── Data records

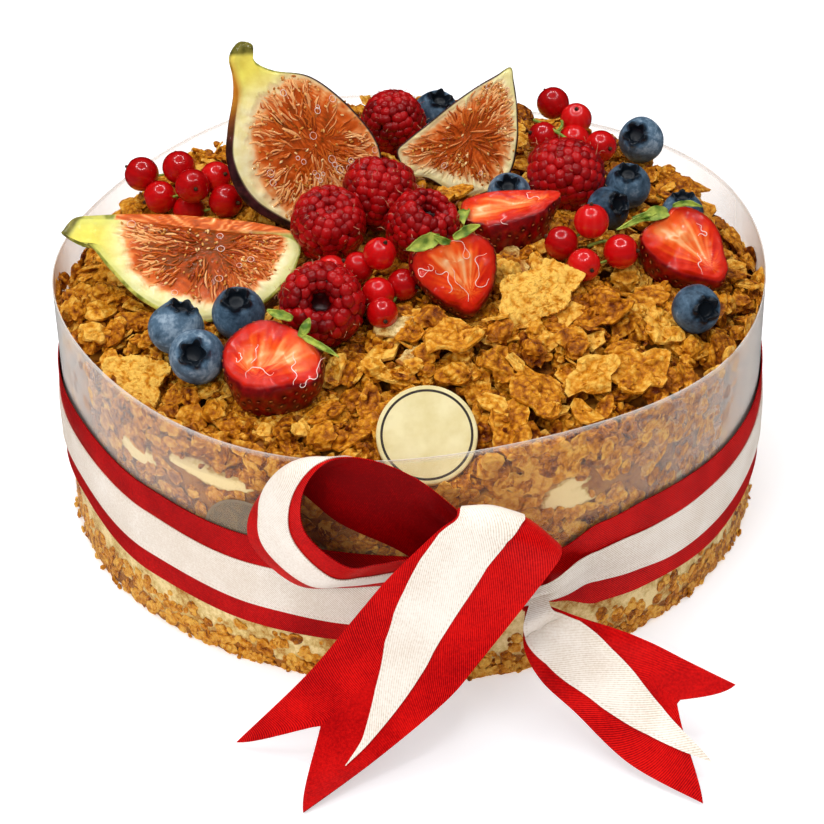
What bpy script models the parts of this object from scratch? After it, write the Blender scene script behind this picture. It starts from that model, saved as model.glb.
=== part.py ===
# Napoleon cake in a clear collar, tied with a red and a white ribbon and topped with fruit.
# Lengths are millimetres and angles degrees until a mesh is handed to Blender, which works in metres.
# The origin is the centre of the underside. The bow faces -Y.

import math
import random

import bmesh
import bpy
from mathutils import Matrix, Vector, noise
from mathutils.bvhtree import BVHTree

MM = 0.001
SEED = 8

# Collar: a strip of stiff clear film bent round the cake
COLLAR_RADIUS = 110.0
COLLAR_HEIGHT = 80.0
COLLAR_WAVE = 2.2
COLLAR_WAVE_PEAK = -69.0
FILM = 0.5
ROUND_SEGMENTS = 56
BAND_SEGMENTS = 50

# Cake
GAP = 0.4
CRUMB_RELIEF = 1.5
CAKE_RADIUS = COLLAR_RADIUS - FILM - GAP - CRUMB_RELIEF / 2
EDGE_HEIGHT = 73.5
BACK_RISE = 5.5
RIGHT_RISE = 1.5
HEAP_HEIGHT = 17.0
LUMP = 3.2
FLAKES = 34
FLAKE_RADIUS = (5.5, 10.0)
FLAKE_THICK = 1.7

# Ribbons
RIBBON_THICK = 0.5
BAND_HALF_WIDTH = 15.8
WHITE_HALF_WIDTH = 6.4
RED_RADIUS = COLLAR_RADIUS + 1.2
WHITE_LIFT = 1.1
KNOT_ANGLE = -73.5
KNOT_HEIGHT = 36.0
# Middle height of the band at some angles round the cake
BAND_COURSE = ((-180, 38.0), (-157, 42.0), (-135, 37.5), (-115, 33.5), (-90, 32.0),
               (KNOT_ANGLE, 34.0), (-55, 33.5), (-35, 32.0), (-10, 33.0), (40, 36.0),
               (90, 37.0), (140, 37.0), (180, 38.0))

# Each ribbon run is a list of stations, and each station is its two edges. The first edge is the one
# for which (direction of the run) x (first edge - second edge) points to the side with the white ribbon.
BOW_LOOP = (((31.5, -113.5, 43), (31, -112.8, 38.5)),
            ((12, -119, 68.5), (7, -114.3, 46)),
            ((0, -119, 80.5), (-7, -114, 54)),
            ((-13, -122, 89), (-21, -112.7, 61.5)),
            ((-23, -126, 91), (-35.5, -110.8, 74)),
            ((-29.5, -125, 80.5), (-45, -106, 62)),
            ((-29.5, -123.5, 66), (-46, -106, 49)),
            ((-19, -126.5, 56.5), (-34, -110.5, 38.5)),
            ((-10, -124, 55), (-21, -113, 38.5)),
            ((2, -121, 54.5), (-4, -114.5, 40.5)),
            ((19, -117.5, 48), (17, -114, 40)),
            ((31.5, -113, 41), (31, -112.8, 37)))
FOLD = (((34, -112.2, 42), (30.5, -112.8, 42)),
        ((36.5, -117, 49), (24.5, -117.3, 51)),
        ((38.5, -121.5, 56), (15, -119.5, 64)),
        ((39.5, -125, 60.5), (12, -121.3, 70.8)),
        ((39.6, -127.8, 61.6), (11.8, -123.6, 72.6)),
        ((38.5, -130.2, 59.5), (11, -125.8, 71.4)),
        ((31.5, -133.5, 50.5), (6, -127, 68)),
        ((17, -141, 34), (-7, -129.5, 55)),
        ((7.5, -145.5, 24), (-16, -131.5, 44)),
        ((-11, -152.5, 10.5), (-31, -134, 24.5)),
        ((-32, -163.5, 0.9), (-51.5, -135, 1.3)))
RIGHT_TAIL = (((34, -111.5, 31), (31, -112.3, 29)),
              ((44.5, -117, 30), (30, -121, 22.5)),
              ((55, -121.5, 29), (34.5, -128, 16)),
              ((65, -127, 28), (43.5, -138, 12.5)),
              ((75.5, -133, 25.5), (58, -151, 4.5)),
              ((87.5, -140, 23), (77, -163.5, 0.9)))
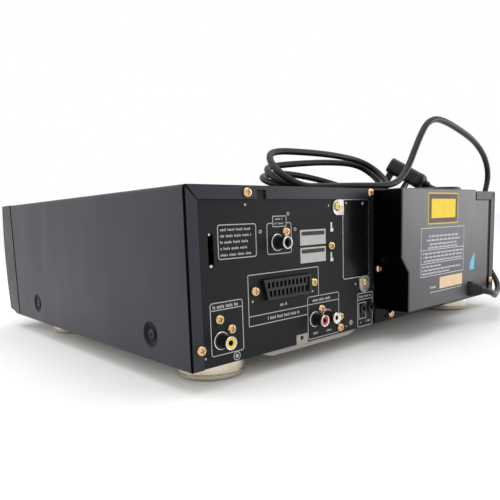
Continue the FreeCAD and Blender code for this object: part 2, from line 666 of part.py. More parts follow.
def rear_screws():
    """Plated screws in the cover's flanges, the panel, the skirt and the clips."""
    clips = [(S.window_x1 + 7.4, 99.4), (S.window_x0 + 6.6, 37.4)]
    keep("rear_screws",
         group(*[pan_head(x, z, S.rear_y, S.shank_long) for x, z in REAR_SCREWS + SKIRT_SCREWS],
               *[pan_head(x, z, S.panel_y, S.shank_long) for x, z in PANEL_SCREWS],
               *[pan_head(x, z, S.panel_y + 0.8, 0.8) for x, z in clips]))
    keep("jack_screws",
         group(*[pan_head(x, z, S.panel_y, S.shank_long) for x, z in jack_screw_places()]))


def side_screws():
    """Black screws in the pressed dishes on both sides of the cover."""
    screws = []
    seat = S.half_w - S.dish_deep
    for y in (S.rear_y - S.side_screw_back, S.rear_y - S.side_screw_back - S.side_screw_pitch):
        for side in (1, -1):
            head = (seat, seat + S.side_head_t) if side > 0 else (-seat - S.side_head_t, -seat)
            shank = (seat - 6, seat + 0.2) if side > 0 else (-seat - 0.2, -seat + 6)
            screws.append(fuse(rod("X", (y, up(S.side_screw_up)), S.side_head_r, head),
                               rod("X", (y, up(S.side_screw_up)), S.side_screw_r, shank)))
    keep("side_screws", group(*screws))


def feet():
    """Four round feet: a plated cup with a rubber pad in it."""
    shells, pads = [], []
    for x in (-S.half_w + S.foot_in, S.half_w - S.foot_in):
        for y in (S.rear_y - S.foot_back, S.bonnet_y + S.foot_front):
            cup = rod("Z", (x, y), S.foot_r, (1.0, S.base_z))
            well = rod("Z", (x, y), S.foot_r - S.foot_wall, (0.5, S.pad_t))
            shells.append(cut(cup, well))
            pads.append(rod("Z", (x, y), S.pad_r, (0.0, S.pad_t)))
    keep("foot_shells", group(*shells))
    keep("foot_pads", group(*pads))


# ---------------------------------------------------------------- connectors

def phono_places():
    """Yellow, red, white and black phono jacks."""
    return [(S.video_x, up(S.jack_z)), (S.audio_red_x, up(S.jack_z)),
            (S.audio_white_x, up(S.jack_z)), (S.digital_x, up(S.digital_z))]


def control_places():
    return [(S.control_in_x, up(S.control_z)), (S.control_out_x, up(S.control_z))]


def scart_outline(margin):
    """The multi-pin socket's outline: a rectangle with one sloped lower corner."""
    x0, x1 = S.scart_x - S.scart_w / 2 - margin, S.scart_x + S.scart_w / 2 + margin
    z0, z1 = up(S.scart_z) - S.scart_h / 2 - margin, up(S.scart_z) + S.scart_h / 2 + margin
    return [(x0, z0), (x1 - S.scart_corner, z0), (x1, z1), (x0, z1)]


def scart_socket():
    """The multi-pin socket: a raised rim round two rows of blade slots."""
    socket = Shaped("scart_socket")
    face = S.panel_y + S.scart_proud
    socket.pad("XZ", (face - S.scart_body, face), scart_outline(0))
    socket.pocket("XZ", (face - S.scart_dip, face), scart_outline(-S.scart_rim))
    first = S.scart_x - S.pin_pitch * 4.75
    for z, shift in ((up(S.scart_z) + 2.9, 0.0), (up(S.scart_z) - 2.9, -1.6)):
        slot = socket.pocket("XZ", (face - 5, face),
                             oblong(first + shift, first + shift + 2.2, z - 2.0, z + 2.0))
        socket.row(slot, "X_Axis", S.pin_pitch * (S.pin_slots - 1), int(S.pin_slots.number))
    socket.keep()


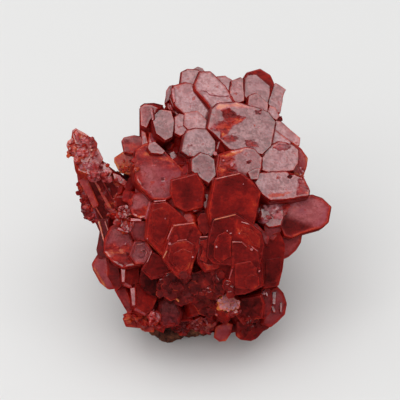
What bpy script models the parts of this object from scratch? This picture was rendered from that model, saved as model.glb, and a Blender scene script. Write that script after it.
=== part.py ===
"""Vanadinite on matrix: a cluster of red hexagonal crystals on a lump of brown rock."""
import math

import bmesh
import bpy
from mathutils import Matrix, Vector, noise

MM = 0.001
GAP_M = 0.3 * MM            # between the crystals and the rock
CENTRE_M = Vector((0.0, 0.0, 17.0)) * MM
LAYOUT_TILT_DEG = 46.0      # the slanted plane the crystal faces are laid out on
EYE_MM = 284.0              # the layout is drawn as seen from this far out
EYE_ACROSS_MM = 0.25
EYE_UP_MM = 0.94
BEVEL_MM = 0.18             # narrow facets round the larger end faces
BEVEL_FROM_MM = 2.2         # crystals at least this far across their centre get them
FLOOR_CLEAR_M = 0.6 * MM    # lowest crystal above the resting plane

CORE_CENTRE_M = Vector((-0.3, 0.6, 16.5)) * MM
CORE_RADII_M = Vector((12.0, 11.5, 12.5)) * MM
CORE_BULGES = [             # direction, extra reach in mm, width
    ((7.0, 9.0, 12.0), 4.5, 0.5),
    ((0.0, 16.0, 3.0), 2.0, 0.5),
    ((0.0, -16.0, -5.0), 4.0, 0.45),
    ((-9.0, -12.0, -9.0), 4.0, 0.4),
    ((6.0, -13.0, -11.0), 5.0, 0.4),
    ((-12.0, -3.0, 0.0), 1.5, 0.5),
]

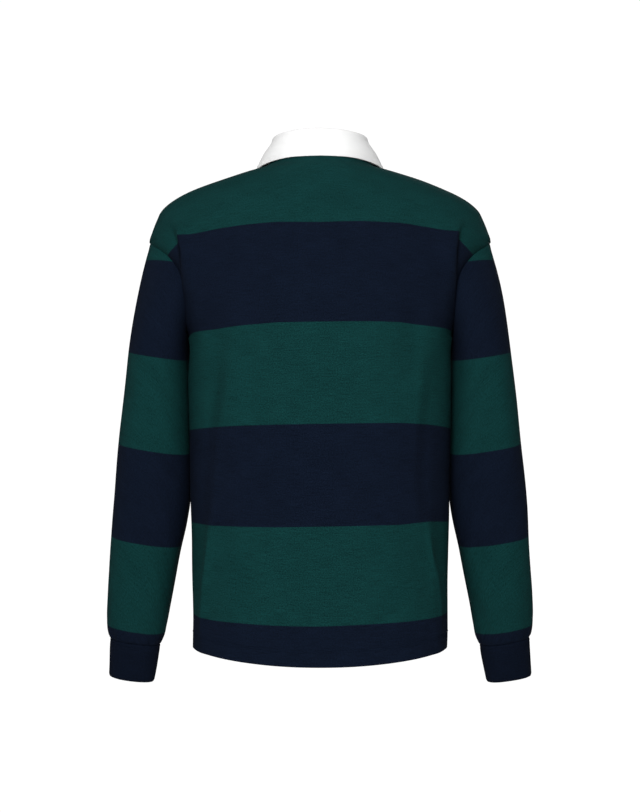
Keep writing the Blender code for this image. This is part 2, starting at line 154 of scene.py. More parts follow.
# How finely the cloth is divided
BACK_STEP = 0.0044
FRONT_STEP = 0.0046
SIDE_STEP = 0.0018
SIDE_BAND = 0.125
SLEEVE_STEP = 0.0036
FINE_STEP = 0.0010
HEM_BAND = 0.026
COLLAR_COLUMNS = 96
COLLAR_STEPS = 44

# Seams and stitching
SEAM_ROLL = 0.0003
SEAM_ALLOWANCE = 0.005
ALLOWANCE_TURN = 0.6
CUFF_SEAM_ROLL = 0.0009
SEAM_ROLL_REACH = 0.0035
CREASE_EDGE = 0.012
HEM_STITCH = 0.0190
HEM_STITCH_PAIR = 0.0032
STITCH_GROOVE = 0.0004
STITCH_LENGTH = 0.0026
STITCH_PITCH = 0.0034
THREAD_RADIUS = 0.00028
COLLAR_STITCH = 0.0055
CUFF_STITCH = 0.0055
COLLAR_EDGE_THINNER = 0.0010
PLACKET_STITCH = 0.0035
HEM_LINES = (HEM_STITCH, HEM_STITCH + HEM_STITCH_PAIR)
HEM_GROOVE_WIDTH = 0.0011
EDGE_GROOVE_WIDTH = 0.0010

# The heights of the edges between stripes: in the middle of the body, and on the sleeves
BODY_STRIPES = (-0.1075, -0.2486, -0.3883, -0.5285, -0.6632)
SLEEVE_STRIPES = (-0.150, -0.282, -0.416, -0.5505, -0.681)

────

_What is needed_. From the records, copy every line that has the string "More" in it.

_Full output_.
Continue the FreeCAD and Blender code for this object: part 2, from line 666 of part.py. More parts follow.
Keep writing the Blender code for this image. This is part 2, starting at line 154 of scene.py. More parts follow.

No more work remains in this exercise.